SS: I am looking forward to it. My experience in doing nylon stringed guitars really was back in the C. Fox days. We made some guitars that, at the time, would have been called a crossover guitar. They were nylon-string guitars, but had fast necks with compound radiuses and low action. Basically, made for a nylon string player or maybe for a steel string or electric player that wanted more of a nylon sound but still had the same kind of playability.

This nylon that’s on order actually is a seven-string nylon which should be a challenge all of its own. It’s also another good example of someone saying, I want this thing that’s kind-of-classical-but-kind-of-not, so come up with something interesting. The possibilities are wide open and that’s always super exciting to me.

FJ: In general, do you favor certain tone woods over others?

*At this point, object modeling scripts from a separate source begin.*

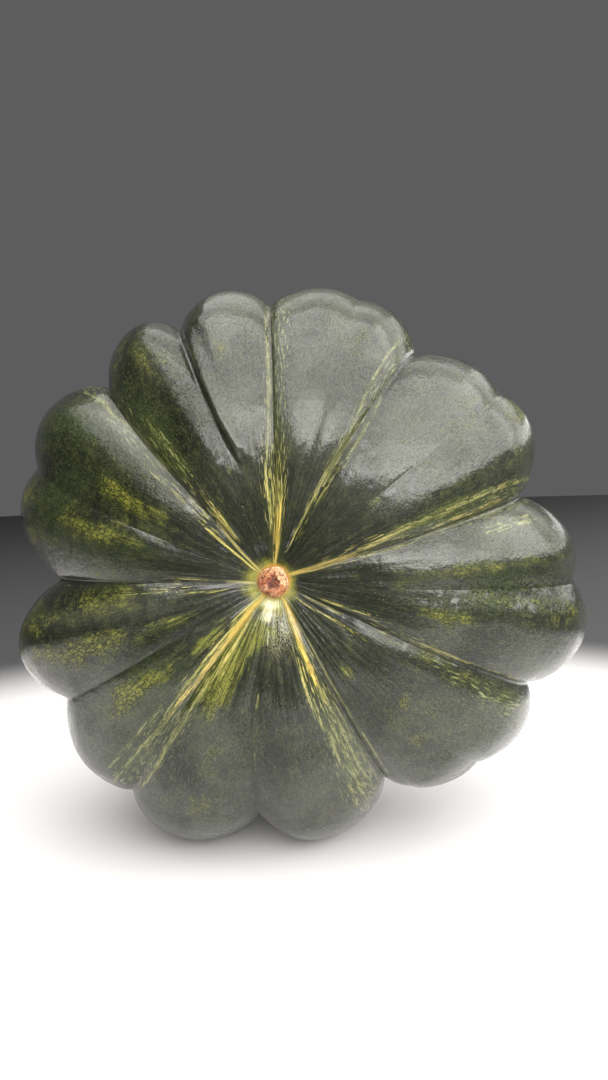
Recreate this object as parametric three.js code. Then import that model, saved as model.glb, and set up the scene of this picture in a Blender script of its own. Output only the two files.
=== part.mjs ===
/**
 * A whole unripe pumpkin of the flat, deeply ribbed kind, standing on its rim.
 *
 * Millimetres, +Z up. The fruit grew around an axis that lies along Y: its blossom face looks
 * towards -Y and its cut stalk sits in the hollow at the +Y side. Two neighbouring lobes carry
 * it, each on a small flat, and the origin is the bottom centre of the whole object.
 */
import * as THREE from "three";

// ---------- driving dimensions: millimetres and degrees ----------
const BODY_RADIUS = 165; // from the axis to the widest circle, before the lobes are shaped
const GROUND_FLAT = 2; // how much of the lowest lobe the ground takes off
const GAP = 0.3; // left between pieces that touch

const BLOSSOM_SEAT = { radius: 10, along: -85 }; // the flat spot that carries the blossom scar
const STALK_SEAT = { radius: 22, along: 55 }; // the flat bottom of the stalk's hollow

// The body's section from one seat, over the blossom crown, the rim and the stalk crown, to the
// other seat: [distance from the axis, distance along it].
const SECTION = [
  [BLOSSOM_SEAT.radius, BLOSSOM_SEAT.along],
  [24, -88.7],
  [46, -90.5],
  [72, -92.1],
  [99, -85.5],
  [124, -71.6],
  [144, -58.5],
  [158.5, -36],
  [164.2, -18],
  [BODY_RADIUS, 0],
  [164.2, 18],
  [158.5, 36],
  [144, 58],
  [124, 77],
  [99, 89],
  [75, 91],
  [53, 85],
  [37, 73],
  [27, 61],
  [STALK_SEAT.radius, STALK_SEAT.along],
];
const SECTION_STEPS = 28;
const SECTION_CROWDING = 0.03; // how strongly the steps crowd towards the seats and the rim

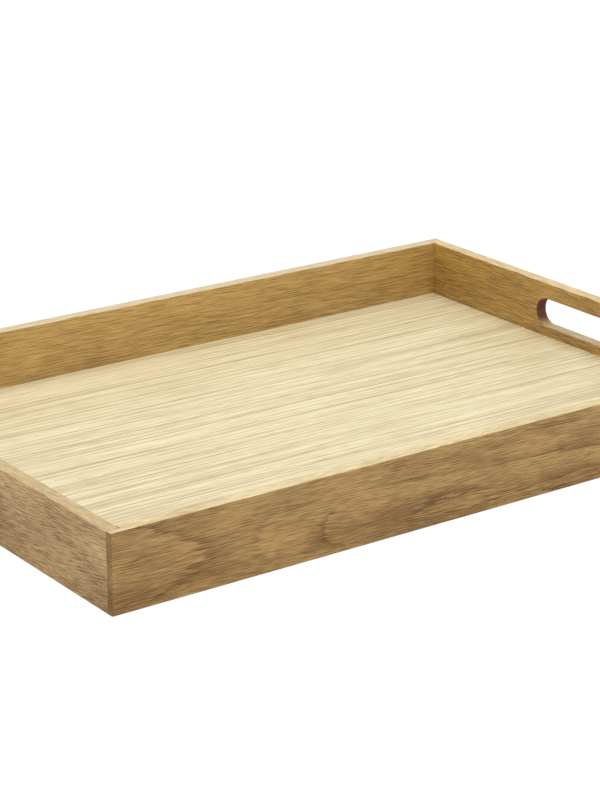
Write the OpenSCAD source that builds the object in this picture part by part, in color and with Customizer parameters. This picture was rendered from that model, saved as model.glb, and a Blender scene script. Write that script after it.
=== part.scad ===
// Serving tray: four oak boards with rebated corners around a veneered floor
// panel.
// Millimetres. The origin is the centre of the underside, X runs along the
// tray, Y across it and Z up.

/* [Tray] */
// Overall length
tray_length = 520; // [420:10:620]
// Overall width
tray_width = 360; // [280:10:440]
// Height of the wall boards
tray_height = 51; // [48:1:70]

/* [Wall boards] */
// Thickness of the wall boards
board_t = 9; // [9:0.5:14]
// Radius of the eased long edges
arris_r = 0.7; // [0.4:0.1:1.2]
// Radius of the upright outer corners
corner_r = 1.2; // [1:0.1:2]
// Thickness of the lip at each end of a long wall, over the short wall's end
lip_t = 4; // [3:0.5:4.5]

/* [Hand slots] */
// Overall length of a hand slot
slot_length = 98; // [80:1:120]
// Height of a hand slot, which is also the diameter of its ends
slot_height = 21; // [20:1:24]
// Height of a hand slot's centre above the table
slot_z = 28.5; // [27:0.5:30]
// Radius of the round-over on both faces of a hand slot
slot_round = 0.6; // [0.4:0.1:1.5]

/* [Floor panel] */
// Gap between the table and the panel's underside
base_recess = 4.5; // [3:0.5:5]
// Thickness of the whole panel
base_t = 6; // [5:0.5:7]
// Thickness of the veneer on each side of the panel
veneer_t = 0.6; // [0.5:0.1:1]
// Depth of the groove that holds the panel
groove_depth = 4.5; // [3:0.5:5]
// Gap left in the groove so that the panel can swell
base_gap = 0.5; // [0.2:0.1:1]

/* [Hidden] */
$fn = 48;

slot_r = slot_height / 2;
slot_span = slot_length - slot_height;

base_length = tray_length - 2 * (board_t - groove_depth + base_gap);
base_width = tray_width - 2 * (board_t - groove_depth + base_gap);
core_t = base_t - 2 * veneer_t;
floor_z = base_recess + base_t;

short_length = tray_width - 2 * lip_t;

// A rectangle from the origin with all four corners rounded
module eased_rectangle(size, r) {
    translate([r, 0])
        square([size.x - 2 * r, size.y]);
    translate([0, r])
        square([size.x, size.y - 2 * r]);
    for (x = [r, size.x - r], y = [r, size.y - r])
        translate([x, y])
            circle(r);
}

// Cross-section of a wall board: x from the outer face inwards, y upwards
module board_section() {
    difference() {
        eased_rectangle([board_t, tray_height], arris_r);
        translate([board_t - groove_depth, base_recess])
            square([groove_depth + 1, base_t]);
    }
}

// The end face of a lip, on X = 0: a quarter round up from Y = 0, then flat
module lip_end() {
    translate([corner_r, corner_r, 0])
        rotate(180)
            rotate_extrude(angle = 90)
                intersection() {
                    translate([corner_r, 0])
                        mirror([1, 0])
                            board_section();
                    square([corner_r, tray_height]);
                }
    translate([0, lip_t, 0])
        rotate([90, 0, 0])
            linear_extrude(lip_t - corner_r)
                intersection() {
                    board_section();
                    square([corner_r, tray_height]);
                }
}

// A long wall board along +X with its outer face on Y = 0. Each end is rebated
// from the inside, as deep as a short wall is thick, and keeps a lip.
module lipped_board() {
    difference() {
        translate([corner_r, 0, 0])
            rotate([90, 0, 90])
                linear_extrude(tray_length - 2 * corner_r)
                    board_section();
        for (end = [0, 1])
            translate([end * tray_length, 0, 0])
                mirror([end, 0, 0])
                    translate([0, lip_t, -1])
                        cube([board_t, board_t, tray_height + 2]);
    }
    for (end = [0, 1])
        translate([end * tray_length, 0, 0])
            mirror([end, 0, 0])
                lip_end();
}

// Half the outline of the slot cutter: x from the slot's centre, y through
// the board. It flares at both faces, which rounds over the slot's edges.
module slot_half_section() {
    translate([0, -1])
        square([slot_r, board_t + 2]);
    for (side = [0, 1])
        translate([0, side * board_t])
            mirror([0, side]) {
                translate([0, -1])
                    square([slot_r + slot_round, 1]);
                difference() {
                    square([slot_r + slot_round, slot_round]);
                    translate([slot_r + slot_round, slot_round])
                        circle(slot_round);
                }
            }
}

// Cutter for a hand slot, centred at the origin, running through +Y
module slot_cutter() {
    translate([-slot_span / 2, 0, 0])
        rotate([90, 0, 90])
            linear_extrude(slot_span)
                for (side = [0, 1])
                    mirror([0, side])
                        rotate(90)
                            mirror([0, 1])
                                slot_half_section();
    for (side = [0, 1])
        mirror([side, 0, 0])
            translate([slot_span / 2, 0, 0])
                rotate([-90, -90, 0])
                    rotate_extrude(angle = 180)
                        slot_half_section();
}

// A short wall board along +X with its outer face on Y = 0, square ends and a
// hand slot through its middle
module slotted_board() {
    difference() {
        rotate([90, 0, 90])
            linear_extrude(short_length)
                board_section();
        translate([short_length / 2, 0, slot_z])
            slot_cutter();
    }
}

// One flat layer of the floor panel
module panel_layer(z, thickness) {
    translate([-base_length / 2, -base_width / 2, z])
        cube([base_length, base_width, thickness]);
}

module front_wall() {
    color("burlywood")
        translate([-tray_length / 2, -tray_width / 2, 0])
            lipped_board();
}

module back_wall() {
    color("burlywood")
        rotate(180)
            translate([-tray_length / 2, -tray_width / 2, 0])
                lipped_board();
}

module left_wall() {
    color("tan")
        rotate(-90)
            translate([-short_length / 2, -tray_length / 2, 0])
                slotted_board();
}

module right_wall() {
    color("tan")
        rotate(90)
            translate([-short_length / 2, -tray_length / 2, 0])
                slotted_board();
}

module base_core() {
    color("peru")
        panel_layer(base_recess + veneer_t, core_t);
}

module base_face_veneer() {
    color("wheat")
        panel_layer(floor_z - veneer_t, veneer_t);
}

module base_back_veneer() {
    color("wheat")
        panel_layer(base_recess, veneer_t);
}

front_wall();
back_wall();
left_wall();
right_wall();
base_core();
base_face_veneer();
base_back_veneer();
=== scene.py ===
"""Serving tray in oak: the looks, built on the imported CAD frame.

Positions and sizes are metres in the tray's frame: X along the tray, Y across
it, Z up. Inside the wood materials everything is in millimetres.
"""

import math
from dataclasses import dataclass

import bpy
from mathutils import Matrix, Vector


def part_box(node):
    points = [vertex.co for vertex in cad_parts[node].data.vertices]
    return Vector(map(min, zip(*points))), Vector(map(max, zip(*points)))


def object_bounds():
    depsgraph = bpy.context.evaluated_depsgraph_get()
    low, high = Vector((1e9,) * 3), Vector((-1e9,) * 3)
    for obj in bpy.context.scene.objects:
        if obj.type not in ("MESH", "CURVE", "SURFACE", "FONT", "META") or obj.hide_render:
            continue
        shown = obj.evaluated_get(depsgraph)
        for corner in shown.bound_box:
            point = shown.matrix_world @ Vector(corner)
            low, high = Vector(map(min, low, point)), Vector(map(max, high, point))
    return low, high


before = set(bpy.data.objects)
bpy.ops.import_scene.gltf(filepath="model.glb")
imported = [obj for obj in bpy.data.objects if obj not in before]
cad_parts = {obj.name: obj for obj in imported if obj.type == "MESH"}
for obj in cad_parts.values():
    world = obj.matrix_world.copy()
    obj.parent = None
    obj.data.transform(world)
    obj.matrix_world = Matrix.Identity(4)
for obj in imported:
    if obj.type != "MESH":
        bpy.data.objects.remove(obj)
CAD_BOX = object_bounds()

MM = 1000
TRAY_LENGTH, TRAY_WIDTH, TRAY_HEIGHT = (CAD_BOX[1] - CAD_BOX[0]) * MM

# The left wall runs from the tray's end to its own thickness inwards, between the
# lips that the long walls keep over its ends.
BOARD_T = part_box("left_wall")[1].x * MM + TRAY_LENGTH / 2
LIP_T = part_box("left_wall")[0].y * MM + TRAY_WIDTH / 2

# Refractive index of the wood's surface
WOOD_IOR = 1.62


def rgb(red, green, blue):
    return (red, green, blue, 1.0)


# ---------------------------------------------------------------- node fields


class Field:
    """A number that varies over a surface. Arithmetic on it adds Math nodes."""

    def __init__(self, tree, socket):
        self.tree = tree
        self.socket = socket

    def __add__(self, other):
        return self.tree.math("ADD", self, other)

    def __sub__(self, other):
        return self.tree.math("SUBTRACT", self, other)

    def __rsub__(self, other):
        return self.tree.math("SUBTRACT", other, self)

    def __mul__(self, other):
        return self.tree.math("MULTIPLY", self, other)

    def __truediv__(self, other):
        return self.tree.math("DIVIDE", self, other)

    __radd__ = __add__
    __rmul__ = __mul__

    def call(self, operation, *others):
        return self.tree.math(operation, self, *others)

    def clamp(self):
        return self.call("MINIMUM", 1.0).call("MAXIMUM", 0.0)

    def rise(self, low, high):
        """0 below low, 1 above high and smooth between. Falls if low > high."""
        node = self.tree.add("MapRange", interpolation_type="SMOOTHSTEP")
        falling = low > high
        self.tree.plug(node.inputs["Value"], self)
        node.inputs["From Min"].default_value = min(low, high)
        node.inputs["From Max"].default_value = max(low, high)
        node.inputs["To Min"].default_value = 1.0 if falling else 0.0
        node.inputs["To Max"].default_value = 0.0 if falling else 1.0
        return Field(self.tree, node.outputs["Result"])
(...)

SS: If someone said, make a steel-string flattop guitar, make it the way you want to make it and make it what you would consider your signature sound, I would probably make a guitar out of Cocobolo back and sides and Carpathian spruce. It’s a combination that I really like. I feel like Cocobolo just has just a really great, crisp sound and the Carpathian, pretty much any time I’ve used it, is really versatile. All things being equal, I try and always go for a clean sound with a lot of separation – very defined tones. I feel like those woods really work well for that.

I do have to say, I’m always hesitant to get into this tonewood creates this sound, kind of thing, because it’s such a generalization, but sometimes we have to generalize.